Sunday, February 16, 2014

Nothing Is Certain But Death and Taxes—and Christ

While thinking on recent events affecting our church family, I was reminded of a saying my mother used in her efforts to keep me grounded in reality: Nothing is certain but death and taxes.  While both are true, both are unnatural.  Why is that so?  They are both results of sin:
Death comes because we each inherited a fatal condition.  Sin came into the world through one man (Adam), and death through sin, and as a result all have died because all sin (Rom 5:12).
Taxes are paid because we sin daily, and human governments have been set up to maintain a just society.  Without that control, there is chaos.

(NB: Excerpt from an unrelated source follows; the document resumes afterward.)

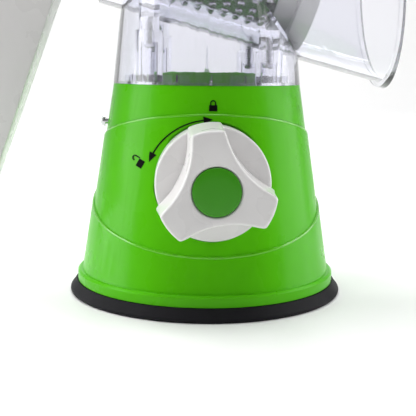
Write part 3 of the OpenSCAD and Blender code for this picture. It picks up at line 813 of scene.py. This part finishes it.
def ribbon(pairs):
    """A closed strip of ink along pairs of (x, z) points, one on each side."""
    start = len(mark_points)
    for pair in pairs:
        for lift in (INK_LIFT, INK_LIFT - INK_DEPTH):
            mark_points.extend(on_skin(x, z, lift) for x, z in pair)
    last = start + 4 * (len(pairs) - 1)
    for i in range(start, last, 4):
        j = i + 4
        mark_faces.extend([(i, j, j + 1, i + 1), (i + 2, i + 3, j + 3, j + 2)])
        mark_faces.extend([(i, i + 2, j + 2, j), (i + 1, j + 1, j + 3, i + 3)])
    mark_faces.extend([(start, start + 1, start + 3, start + 2), (last, last + 2, last + 3, last + 1)])


print("front of the base at the knob:", round(on_skin(0, KNOB_AT.z, 0).y, 4))

# %% [markdown]
# The arrow is an arc of even width, and each head is a short stretch of the same arc that
# widens from its tip to its back.

# %% Arrow
ARC_R, ARC_DOWN, LINE_W = 0.0287, 0.0019, 0.00055
ARC_FROM, ARC_STEP, ARC_POINTS = 97, 1.5, 38
HEAD_HALF_W, TIP_HALF_W, HEAD_STEPS = 0.0016, 0.00002, 10


def round_knob(r, degrees):
    turn = math.radians(degrees)
    return (r * math.cos(turn), KNOB_AT.z - ARC_DOWN + r * math.sin(turn))


def across_arc(half_width, degrees):
    return round_knob(ARC_R - half_width, degrees), round_knob(ARC_R + half_width, degrees)


ribbon([across_arc(LINE_W / 2, ARC_FROM + ARC_STEP * i) for i in range(ARC_POINTS)])
for tip, back in ((89.5, 97.5), (160.5, 152.0)):
    shares = [i / HEAD_STEPS for i in range(HEAD_STEPS + 1)]
    ribbon([across_arc(HEAD_HALF_W * t + TIP_HALF_W, tip + (back - tip) * t) for t in shares])
print("arrow faces:", len(mark_faces))

# %% [markdown]
# A padlock is a block with a bow over it. Shut, both legs of the bow stand in the block.
# Open, the bow is swung over to one side and its free leg ends in the air.

# %% Padlocks
LOCK_HALF_W, LOCK_H, BOW_R, BOW_HALF_T = 0.0018, 0.0026, 0.00105, 0.00026
LEG, LIFTED_LEG, FREE_LEG = 0.0009, 0.0009, 0.0007


def padlock(x, z, turn, lifted):
    """A padlock mark at (x, z), turned by an angle in degrees; lifted opens its bow."""
    c, s = math.cos(math.radians(turn)), math.sin(math.radians(turn))

    def put_at(u, v):
        return (x + u * c - v * s, z + u * s + v * c)

    w = LOCK_HALF_W
    ribbon([(put_at(u, 0), put_at(u, LOCK_H)) for u in (-w, -w / 2, 0, w / 2, w)])
    spring = LOCK_H + LEG + (LIFTED_LEG if lifted else 0)
    bow = [(-BOW_R, LOCK_H)]
    bow += [(BOW_R * math.cos(math.radians(a)), spring + BOW_R * math.sin(math.radians(a)))
            for a in range(180, -1, -20)]
    bow.append((BOW_R, LOCK_H + (FREE_LEG + LIFTED_LEG if lifted else 0)))
    if lifted:
        bow = [(BOW_R - u, v) for u, v in bow]
    pairs = []
    for i, (u, v) in enumerate(bow):
        (au, av), (bu, bv) = bow[max(i - 1, 0)], bow[min(i + 1, len(bow) - 1)]
        share = BOW_HALF_T / math.hypot(bu - au, bv - av)
        nu, nv = -(bv - av) * share, (bu - au) * share
        pairs.append((put_at(u - nu, v - nv), put_at(u + nu, v + nv)))
    ribbon(pairs)


padlock(0.0004, 0.0900, 0, False)
padlock(-0.0298, 0.0655, 62, True)
piece("lock_marks", mark_points, mark_faces, "base", marking_ink, slot="black_rubber")
print("marks:", len(mark_faces), "faces")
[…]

What was not originally part of creation's design is now unavoidable.  In fact our condition is so deplorable that we desire what leads to death until presented with what brings life.  As an example, when the Hebrews were at the Jordan shortly before crossing into the Promised Land, Moses placed before them a decision they needed to make:
See, I have set before you today life and good, death and evil (Deut 30:15).

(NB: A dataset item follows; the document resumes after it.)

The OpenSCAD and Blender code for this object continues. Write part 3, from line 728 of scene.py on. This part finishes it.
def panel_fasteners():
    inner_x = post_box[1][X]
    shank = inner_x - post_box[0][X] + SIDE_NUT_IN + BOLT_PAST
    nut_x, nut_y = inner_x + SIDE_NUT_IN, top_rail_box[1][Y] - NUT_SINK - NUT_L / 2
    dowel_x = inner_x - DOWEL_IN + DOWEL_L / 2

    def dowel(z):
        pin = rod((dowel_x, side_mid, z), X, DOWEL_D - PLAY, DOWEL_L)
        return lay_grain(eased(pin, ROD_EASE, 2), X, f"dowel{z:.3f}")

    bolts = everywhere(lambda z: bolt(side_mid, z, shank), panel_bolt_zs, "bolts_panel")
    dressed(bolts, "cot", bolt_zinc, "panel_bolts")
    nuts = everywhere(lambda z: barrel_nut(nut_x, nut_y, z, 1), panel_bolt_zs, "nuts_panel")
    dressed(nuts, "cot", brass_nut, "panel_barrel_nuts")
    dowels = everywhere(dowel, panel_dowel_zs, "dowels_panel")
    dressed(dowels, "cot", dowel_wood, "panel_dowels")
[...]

I call heaven and earth to witness against you today, that I have set before you life and death, blessing and curse (Deut 30:19).

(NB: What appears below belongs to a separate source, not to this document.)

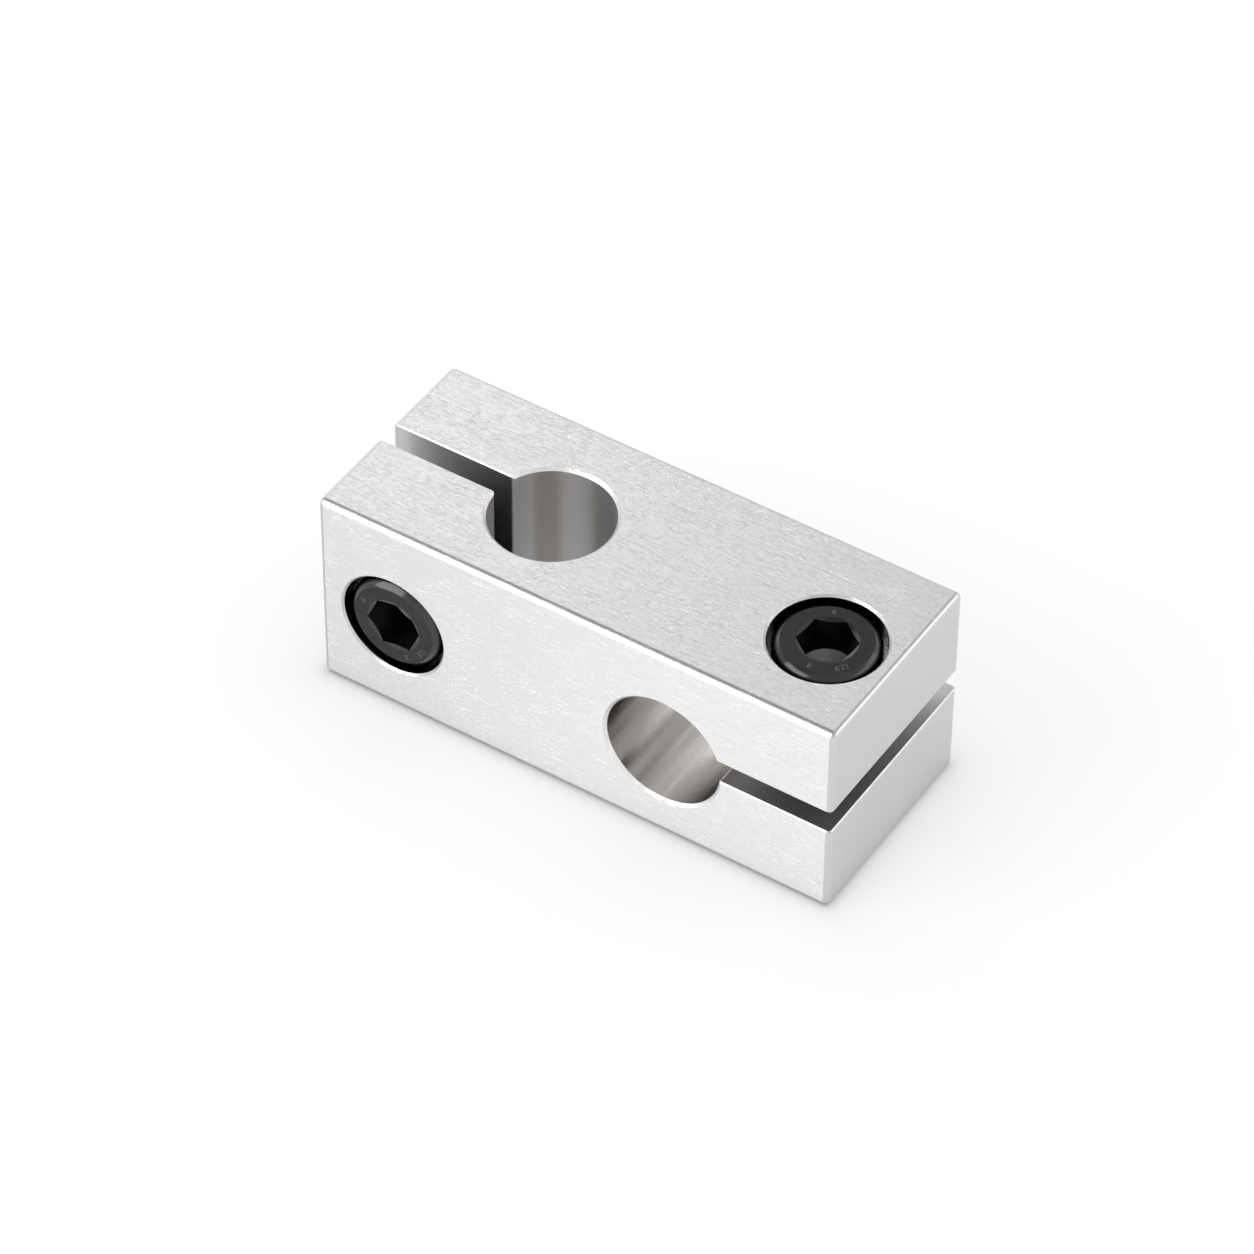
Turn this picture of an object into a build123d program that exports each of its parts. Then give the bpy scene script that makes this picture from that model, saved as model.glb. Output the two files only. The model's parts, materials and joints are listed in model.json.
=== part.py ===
from build123d import *
import os
from math import radians, tan

# Cross clamp block: holds two round rods at right angles in one square bar of aluminium.
# Each end has a bore for a rod, a slot from that bore out through the end, and a cap screw
# across the slot that draws the two jaws together on the rod.
# Sizes are in millimetres. X runs along the block, Y from the front face to the back face,
# Z up from the face it rests on. The origin is the middle of that face.

# Block
block_length = 55.0
block_width = 22.0
block_height = 22.0
corner_radius = 0.8  # along the bar, as it was drawn
end_edge_radius = 0.5  # round its two cut ends

# Bores for the rods
upright_bore_d = 12.0
cross_bore_d = 12.0
bore_rim_chamfer = 0.3

# Slots, in the bar's middle planes
slot_width = 2.4
slot_throat_radius = 0.4  # where a slot's sides run into its bore
slot_edge_break = 0.12

# Cap screws
thread_d = 6.0
head_d = 10.0
head_height = 6.0
head_edge_radius = 0.65
underhead_bevel = 0.25
socket_across_flats = 5.0
socket_depth = 3.6
socket_mouth_d = 6.0
socket_mouth_depth = 0.15
socket_drill_angle = 120.0  # the cone that the drill left in the socket's floor
tip_chamfer = 0.6
front_hex_turn = 6.0  # degrees from +X to the nearest corner of the hexagon
top_hex_turn = 25.0

# Where the holes are
upright_end_margin = 7.9  # from the left end to the axis of the screw there
cross_end_margin = 6.9  # from the right end to the axis of the screw there
screw_to_bore = 10.9
hole_offset = 0.9  # bores and screws are this much nearer the front or the bottom than the middle

# How the screws sit in the block
head_recess = 0.1  # head below the face that it is sunk in
head_clearance = 0.5  # all round the head
shank_clearance = 0.3  # all round the shank, in the near jaw
thread_play = 0.05  # all round the thread, in the far jaw
tip_setback = 1.9  # from the screw's tip to the far face
counterbore_rim_chamfer = 0.22
tapped_rim_chamfer = 0.4

counterbore_depth = head_height + head_recess
front_face_y = -block_width / 2
hole_height = block_height / 2 - hole_offset
front_screw_x = upright_end_margin - block_length / 2
top_screw_x = block_length / 2 - cross_end_margin
upright_bore_x = front_screw_x + screw_to_bore
cross_bore_x = top_screw_x - screw_to_bore

# Planes in the outer faces, with Z out of the face. A bore's X points to the end that its slot opens,
# and its Y from the bore's axis to the bar's middle plane.
upright_mouth = Plane(origin=(upright_bore_x, -hole_offset, 0), x_dir=(-1, 0, 0), z_dir=(0, 0, -1))
cross_mouth = Plane(origin=(cross_bore_x, front_face_y, hole_height), x_dir=(1, 0, 0), z_dir=(0, -1, 0))
front_seat = Plane(origin=(front_screw_x, front_face_y, hole_height), x_dir=(1, 0, 0), z_dir=(0, -1, 0))
top_seat = Plane(origin=(top_screw_x, -hole_offset, block_height), x_dir=(1, 0, 0), z_dir=(0, 0, 1))

# Mouth, bore, length of the slot and thickness that both go through
keyholes = (
    (upright_mouth, upright_bore_d, upright_end_margin + screw_to_bore, block_height),
    (cross_mouth, cross_bore_d, cross_end_margin + screw_to_bore, block_width),
)
# Node, seat, thickness that it crosses and turn of its hexagon
screws = (
    ("front_clamp_screw", front_seat, block_width, front_hex_turn),
    ("top_clamp_screw", top_seat, block_height, top_hex_turn),
)


def opposite(mouth, thickness):
    """The plane of the same hole's other mouth, in the face behind."""
    return Plane(origin=mouth.origin - mouth.z_dir * thickness, x_dir=mouth.x_dir, z_dir=-mouth.z_dir)


def section(seat):
    """The plane through a screw's axis: X across the screw, Y along it and out of its head."""
    return Plane(origin=seat.origin, x_dir=seat.x_dir, z_dir=-seat.y_dir)


def cut_cone(mouth, floor_radius, mouth_radius, depth):
    """Cuts a cone into the plane of a mouth: a rim's chamfer, a countersink or a drill's point."""
    with Locations(mouth):
        Cone(
            bottom_radius=floor_radius,
            top_radius=mouth_radius,
            height=depth,
            align=(Align.CENTER, Align.CENTER, Align.MAX),
            mode=Mode.SUBTRACT,
        )


def break_rim(mouth, radius, size):
    """Cuts a 45 degree chamfer round the mouth of a hole."""
    cut_cone(mouth, radius, radius + size, size)


os.makedirs("parts", exist_ok=True)

with BuildPart() as clamp_block:
    # A length of drawn bar, with its corners rounded, then the edges round its cut ends
    with BuildSketch(Plane.YZ.offset(-block_length / 2)):
        with Locations((0, block_height / 2)):
            RectangleRounded(block_width, block_height, corner_radius)
    extrude(amount=block_length)
    bar_ends = clamp_block.faces().filter_by(Axis.X)
    fillet(bar_ends.edges(), radius=end_edge_radius)

    # Each rod bore and its slot are one keyhole, cut right through
    for mouth, bore_d, slot_length, thickness in keyholes:
        with BuildSketch(mouth) as keyhole:
            Circle(bore_d / 2)
            with Locations((slot_length / 2, hole_offset)):
                Rectangle(slot_length, slot_width)
            fillet(keyhole.vertices().sort_by(Axis.X)[:2], radius=slot_throat_radius)
        extrude(amount=-thickness, mode=Mode.SUBTRACT)

    # Fine edge break round both slots, which runs on into the bores, then the bores' own chamfers
    upright_slot_sides = clamp_block.faces().filter_by(Axis.Y).sort_by(Axis.Y)[1:3]
    cross_slot_sides = clamp_block.faces().filter_by(Axis.Z).sort_by(Axis.Z)[1:3]
    chamfer(
        upright_slot_sides.edges().sort_by(Axis.X)[:-2] + cross_slot_sides.edges().sort_by(Axis.X)[2:],
        length=slot_edge_break,
    )
    for mouth, bore_d, _, thickness in keyholes:
        break_rim(mouth, bore_d / 2, bore_rim_chamfer)
        break_rim(opposite(mouth, thickness), bore_d / 2, bore_rim_chamfer)

    # Screw holes: counterbore and clearance hole in the near jaw, tapped hole in the far one
    for _, seat, thickness, _ in screws:
        counterbore_radius = head_d / 2 + head_clearance
        tapped_radius = thread_d / 2 + thread_play
        with Locations(seat):
            CounterBoreHole(
                radius=thread_d / 2 + shank_clearance,
                counter_bore_radius=counterbore_radius,
                counter_bore_depth=counterbore_depth,
                depth=thickness / 2,
            )
            Hole(radius=tapped_radius)
        break_rim(seat, counterbore_radius, counterbore_rim_chamfer)
        break_rim(opposite(seat, thickness), tapped_radius, tapped_rim_chamfer)

clamp_block.part.label = "clamp_block"
export_step(clamp_block.part, "parts/clamp_block.step")

# The two cap screws are alike, each in its own seat and turned as it was left when tightened
for name, seat, thickness, hex_turn in screws:
    head_top = -head_recess
    underhead = -counterbore_depth
    tip = tip_setback - thickness
    socket_mouth = seat.offset(head_top)
    socket_floor = seat.offset(head_top - socket_depth)
    drill_radius = socket_across_flats / 2
    drill_point = drill_radius / tan(radians(socket_drill_angle / 2))

    with BuildPart() as cap_screw:
        # Head and shank, turned about the screw's axis
        with BuildSketch(section(seat)) as profile:
            with BuildLine():
                Polyline(
                    (0, head_top),
                    (head_d / 2, head_top),
                    (head_d / 2, underhead),
                    (thread_d / 2, underhead),
                    (thread_d / 2, tip),
                    (0, tip),
                    close=True,
                )
            make_face()
            fillet(profile.vertices().sort_by_distance((head_d / 2, head_top))[0], head_edge_radius)
            chamfer(profile.vertices().sort_by_distance((thread_d / 2, underhead))[0], underhead_bevel)
            chamfer(profile.vertices().sort_by_distance((thread_d / 2, tip))[0], tip_chamfer)
        revolve(axis=Axis(seat.origin, seat.z_dir))

        # Hexagon socket, with its shallow countersink and its drilled floor
        with BuildSketch(socket_mouth):
            RegularPolygon(drill_radius, 6, major_radius=False, rotation=hex_turn)
        extrude(amount=-socket_depth, mode=Mode.SUBTRACT)
        cut_cone(socket_mouth, drill_radius, socket_mouth_d / 2, socket_mouth_depth)
        cut_cone(socket_floor, 0, drill_radius, drill_point)

    cap_screw.part.label = name
    export_step(cap_screw.part, f"parts/{name}.step")
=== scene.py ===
# %% [markdown]
# # Cross clamp block
# A square bar of aluminium holds two round rods at right angles. Each end has a bore, a slot
# from that bore out through the end, and a black cap screw that draws the slot closed.
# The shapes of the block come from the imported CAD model. This script gives them their finish,
# replaces the two plain screws with threaded ones, and builds the studio round them.

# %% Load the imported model
import json
from math import cos, pi, radians, sin, tan

import bpy
from mathutils import Matrix, Quaternion, Vector


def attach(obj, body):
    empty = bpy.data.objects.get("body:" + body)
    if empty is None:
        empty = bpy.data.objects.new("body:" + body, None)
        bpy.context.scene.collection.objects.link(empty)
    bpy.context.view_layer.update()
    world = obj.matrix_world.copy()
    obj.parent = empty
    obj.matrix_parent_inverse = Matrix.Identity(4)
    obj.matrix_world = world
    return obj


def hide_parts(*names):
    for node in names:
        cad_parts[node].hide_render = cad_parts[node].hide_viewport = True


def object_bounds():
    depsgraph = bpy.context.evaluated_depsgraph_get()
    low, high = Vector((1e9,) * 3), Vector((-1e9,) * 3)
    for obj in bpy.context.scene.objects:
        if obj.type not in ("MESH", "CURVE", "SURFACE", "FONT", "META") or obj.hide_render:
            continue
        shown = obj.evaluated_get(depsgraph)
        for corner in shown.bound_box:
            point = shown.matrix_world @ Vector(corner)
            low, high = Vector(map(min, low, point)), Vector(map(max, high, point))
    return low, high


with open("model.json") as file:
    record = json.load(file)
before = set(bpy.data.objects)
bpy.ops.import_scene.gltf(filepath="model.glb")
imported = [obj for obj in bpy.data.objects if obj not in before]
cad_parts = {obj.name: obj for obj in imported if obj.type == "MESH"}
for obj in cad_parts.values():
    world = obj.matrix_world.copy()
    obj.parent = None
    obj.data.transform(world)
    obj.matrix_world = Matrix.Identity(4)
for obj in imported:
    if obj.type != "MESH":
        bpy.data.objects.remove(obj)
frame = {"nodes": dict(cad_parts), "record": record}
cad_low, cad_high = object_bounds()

MM = 0.001
record = frame["record"]
block = frame["nodes"]["clamp_block"]
print("nodes:", sorted(frame["nodes"]))
print("box in mm:", [round(v / MM, 2) for v in (*cad_low, *cad_high)])

# %% [markdown]
# ## Where everything is
# The record names each rod bore and each screw's axis, so no place is measured twice.
# A bore is a point on its axis, the axis and a radius, and a screw is the point where its axis
# leaves the face that it is sunk in, with the direction out of that face.

# %% Bores and screws from the record
bores = {
    m["name"]: (Vector(m["pos_m"]), Vector(m["axis"]), m["dims"]["r_mm"] * MM)
    for m in record["mounts"]
    if m["kind"] == "clamp"
}
seats = {
    j["child"]: (Vector(j["pos_m"]), Vector(j["axis"]))
    for j in record["behaviour"]["joints"]
}
for name, (place, axis, radius) in bores.items():
    print(name, "radius in mm:", radius / MM)
for name, (place, axis) in seats.items():
    print(name, "comes out along", tuple(axis))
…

For the people to live in the land and be blessed, only one requirement was placed on them:
Obey the commandments of the Lord your God that I command you today, by loving the Lord your God, by walking in his ways, and by keeping his commandments and his statutes and his rules (Deut 30:16).
That’s it.  Just obey the Lord.  All the benefits for following a few rules.  On the other hand, not doing everything the Lord required meant death and destruction (Deut 30:17-18).  Psalm 119:1-8 helps show this all-or-nothing requirement:
Blessed are those whose way is blameless,
      who walk in the law of the Lord!
Blessed are those who keep his testimonies,
      who seek him with their whole heart,
who also do no wrong,
      but walk in his ways!
These are wonderful words to our ears, but notice the next verse.
You have commanded your precepts
      to be kept diligently.
Concentration and effort are needed to fulfill this requirement.  The psalmist goes on to share his great desire:
Oh that my ways may be steadfast
      in keeping your statutes!
Then I shall not be put to shame,
      having my eyes fixed on all your commandments.
I will praise you with an upright heart,
      when I learn your righteous rules.
I will keep your statutes;
      do not utterly forsake me!
The last phrase is the most striking.  In spite of best intentions, reality strikes home.  We cannot do any of it satisfactorily.  We still sin.  That was the reason God gave blood sacrifices—to atone for those sins and transgressions.  That is the reason that Christ died.  His was the last sacrifice that fulfilled all that is required to present us holy and blameless before Him.  He took God’s wrath meant for our sin, so that it no longer rests on us who believe.

In taking the bread and cup, we participate in the body and blood of Christ.  And there is comfort—comfort that our Lord Jesus bore all the punishment for sin.  There is now no condemnation for those who are in Christ Jesus (Rom 8:1).